Mr Simpson has seen cases where frameworks are meant to be used to purchase a “shopping basket” of materials. But the goods supplied are unsuitable, meaning the repairs operatives have to go “outside of the shopping basket because the quality isn’t good”. Or, in other words, they’re popping to the shops or to a local contractor and buying the materials they need.

More scrutiny

“Frameworks are flourishing disproportionately to their benefits,” says Ian Hippach, a partner at Geometra Systems, which is part of Just Housing Group.

His comparison is to the car industry. If the rationale behind social housing frameworks is correct, he argues, wouldn’t competitive organisations like car makers also band together to buy-in clubs and consortia? Yet this doesn’t happen – Honda remains committed to specifying and procuring its own wheels, rather than going in with BMW for a job lot.

The argument is that buying through a consortium is cheaper because, by buying in bulk, social landlords can negotiate a better deal. But as well as being a matter of volume, the cost of a contract, according to Mr Simpson and Mr Hippach, is determined by the level of certainty for the supplier. Exactly how much of a product or service is required? In what period of time? What are the exact specifications?

For use in Inside Housing on 17 February 2017

If a housing association sets out its own tender, it can make the contract as specific as possible – thereby bargaining down the price of whatever it is trying to buy, they think.

Andrew Carlin is commercial director at Procurement for Housing. Although the organisation runs procurement frameworks, he sees both sides. Frameworks provide a way to procure that is “swifter” than a full tender process, he points out. But the caveat is that any benefits are dependent on the management of the framework provider and the buyer.

In unmanaged contracts, “the suppliers know there’s not much scrutiny”, Mr Carlin notes.

Some of this comes down to cultural differences between how the housing sector treats procurement, and how it is managed by red-in-tooth-and-claw commercial firms. “We don’t challenge suppliers on how the price is constructed,” one procurement professional admits to Inside Housing.

“We don’t challenge suppliers on how the price is constructed.”

Procurement professional

In contrast, in commercial operations, the process might involve delving into the supplier’s own supply chain and costs, to winnow down the real cost to them of providing a product or service, and determining a reasonable profit margin. Inevitably, more scrutiny means more savings.

Bear traps

Hilary Gillies, interim head of procurement at Viridian Housing, has worked in the sector for 30 years, and agrees that these clubs need to be used and managed appropriately.

“There are some bear traps,” she says.
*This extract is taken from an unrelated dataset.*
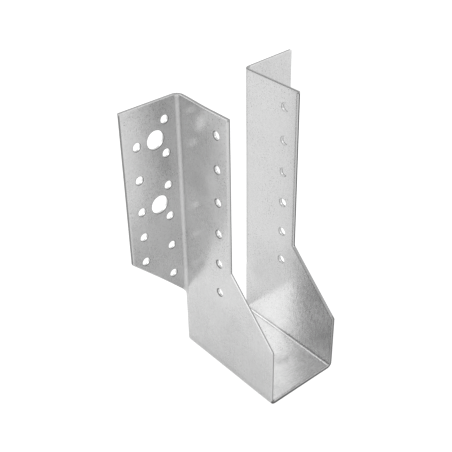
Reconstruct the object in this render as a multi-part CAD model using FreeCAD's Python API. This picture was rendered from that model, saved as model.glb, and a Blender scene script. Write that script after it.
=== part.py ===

Avoiding these traps means viewing the pricing of a contract set out in a framework agreement merely as the starting point in a negotiation. However, she notes, this isn’t always how suppliers or buyers see things. “You should be able to negotiate,” she says. “Lots of suppliers think ‘these are my prices and I’m not moving’. There’s an argument as well that says suppliers could become complacent if they’ve got the security of a framework.”

Arguably, it is caution rather than cost-saving that is behind landlords’ use of frameworks. They see procurement in terms of compliance with the law – suppliers could theoretically take legal action if they lose out on a contract and believe the procurement was improperly carried out. That is a different motivation than the search for the best deal.

As Mr Hippach puts it: “The important discipline of procurement is still widely viewed as an activity that is in some way awkward, inefficient and unnecessary – in other words to be worked around rather than [worked] with and benefitted from.”

He adds that some frameworks work better than others.

Frameworks, now an everyday tool for social housing procurement, were invented not in response to a business need, but in response to legislation – namely, the procurement rules for public sector organisations introduced by the EU. Frameworks are designed to comply with the EU’s procurement rules, without the need for landlords – and other public sector organisations – to carry out a full tender, advertised across Europe.

From this premise, frameworks give landlords the easiest (and perhaps cheapest) way to fulfil a legal obligation.

Mr Hippach’s rule of thumb is that any contract worth more than £300,000 should be directly procured – but this is a rather different formula than that of many of the landlords Inside Housing spoke to for this story: seek first a framework, then carry out a tender only if one isn’t available.

“Procurement is still widely viewed as an activity that is in some way awkward, inefficient and unnecessary.”

Ian Hippach, partner, Geometra Systems

From a legislative point of view, the pressures that led to the framework industry springing up aren’t likely to go anywhere.

Procurement experts don’t believe Brexit will usher in the end of this legislation. As Mr Carlin points out: “The UK is probably the most rigorous EU member when it comes to adhering to the procurement regulations.”

Few believe that the government in Westminster will want to use Brexit as an opportunity to loosen rules over how the public sector goes about buying goods and services any time soon.

The aim of the regulations – getting the best deal for the public purse – chimes with Westminster’s agenda, and, importantly for social landlords, that of the Homes and Communities Agency.

The question, then, is do social landlords need to change their culture so that saving money isn’t just an added bonus, but the driver?